The engineer had gone back into the tunnel to look at something and was now trapped in there, engulfed in rushing water, the effect of which was exacerbated by the huge shark’s thrashing movements. He gripped a protruding support strut, and struggled to pull himself to his feet. Coco sprinted out of the tower again. She could pull the man to safety. He was only a few feet away from the tower door. Just take a couple big steps out into the tunnel, grab the guy, and pull him back in. That’s all she had to do to save his life. White’s lackey or no, she would never be able to live with herself if she did not at least try.
She felt the water wash against her, and waded out toward the downed man, and toward the megalodon which now slinked backwards, back through the tunnel the way it had come. Its head stuck out into the ocean, as well as most of the rear portion of its body. Coco took a couple of more steps toward Caesar, who had slipped while getting up, and went
under again.
“Caesar, here!” She steadied herself by kneeling to lower her center of gravity as she reached a hand out to the fallen engineer. It was only when the megalodon’s wide head backed into the space between the fragmented tunnel walls that Coco understood the only thing keeping the chamber from really flooding had been the giant shark’s body itself. The massive head had been acting like a plug, the proverbial finger in the dike. Now that it was free, water raged inside the tunnel unadulterated.
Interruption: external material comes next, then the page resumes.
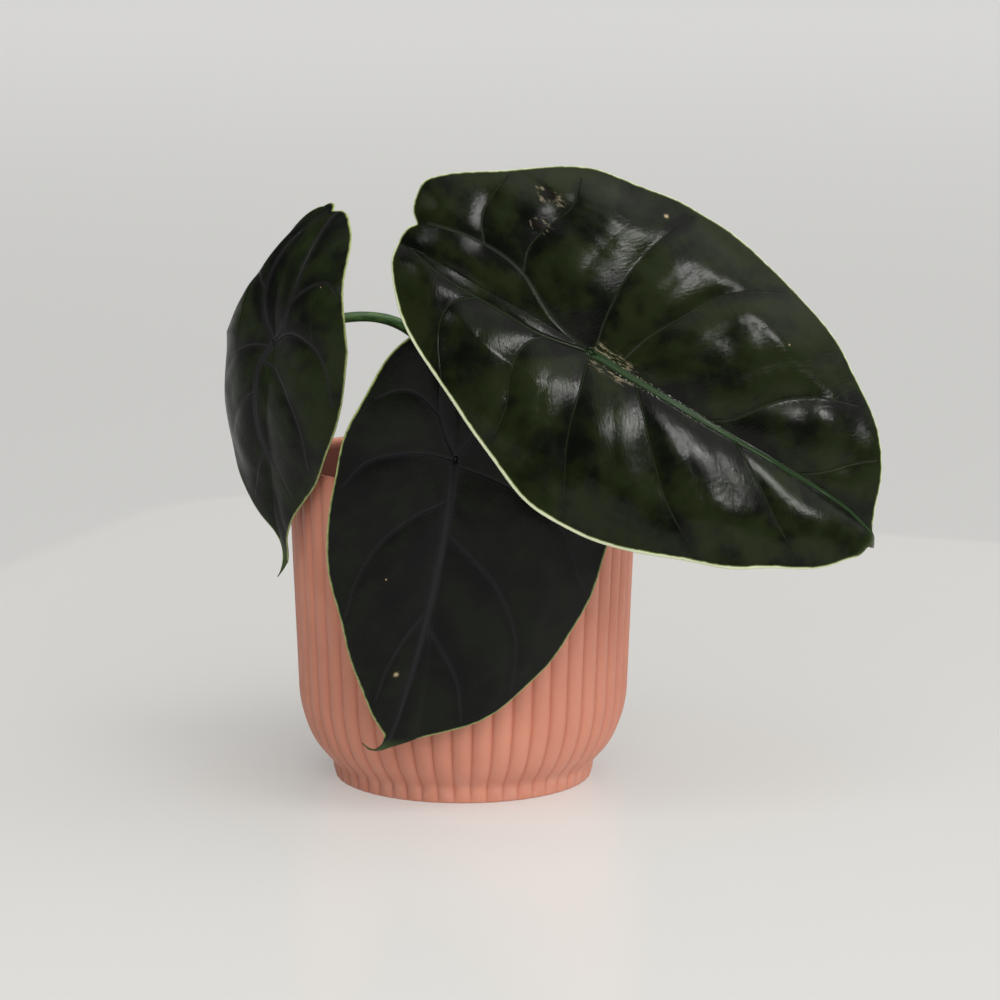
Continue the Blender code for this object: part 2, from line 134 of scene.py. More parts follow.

Coco saw Caesar’s hand reach up, and she grasped his wet fingers before losing them to the slippery, weak grip. The body of the megalodon was a dangerously heavy object to contend with now, rolling manically to and fro. Caesar disappeared beneath the roiling water. Coco tracked his position. The megalodon swung its jaws her way, and she jumped back, falling on her backside, and then being pulled toward the predatory fish by hectic currents. The shark’s head beat back and forth in a true frenzy now, seeking a way out of the small area.
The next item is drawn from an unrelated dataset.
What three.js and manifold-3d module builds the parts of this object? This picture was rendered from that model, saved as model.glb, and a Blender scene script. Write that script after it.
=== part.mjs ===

She saw Caesar’s shoulders hunched over in the middle of the tunnel, and made a move to grab him before he drifted away again. The shark was too close, though, and the body disappeared once again beneath the maelstrom. Then, after a few seconds, the megalodon lunged backwards, sliding out into the sea.
She saw Caesar’s dark hair on the surface, the top of his head. Now!
Coco made her move for the engineer. She took two powerful strides forward into deeper water that was rapidly rising as the shark evacuated, and yanked him up by the hair—the only part of him she could reach. His head pulled toward her with surprising ease, and with a sickening realization Coco knew that something had gone horrifically, irrevocably wrong.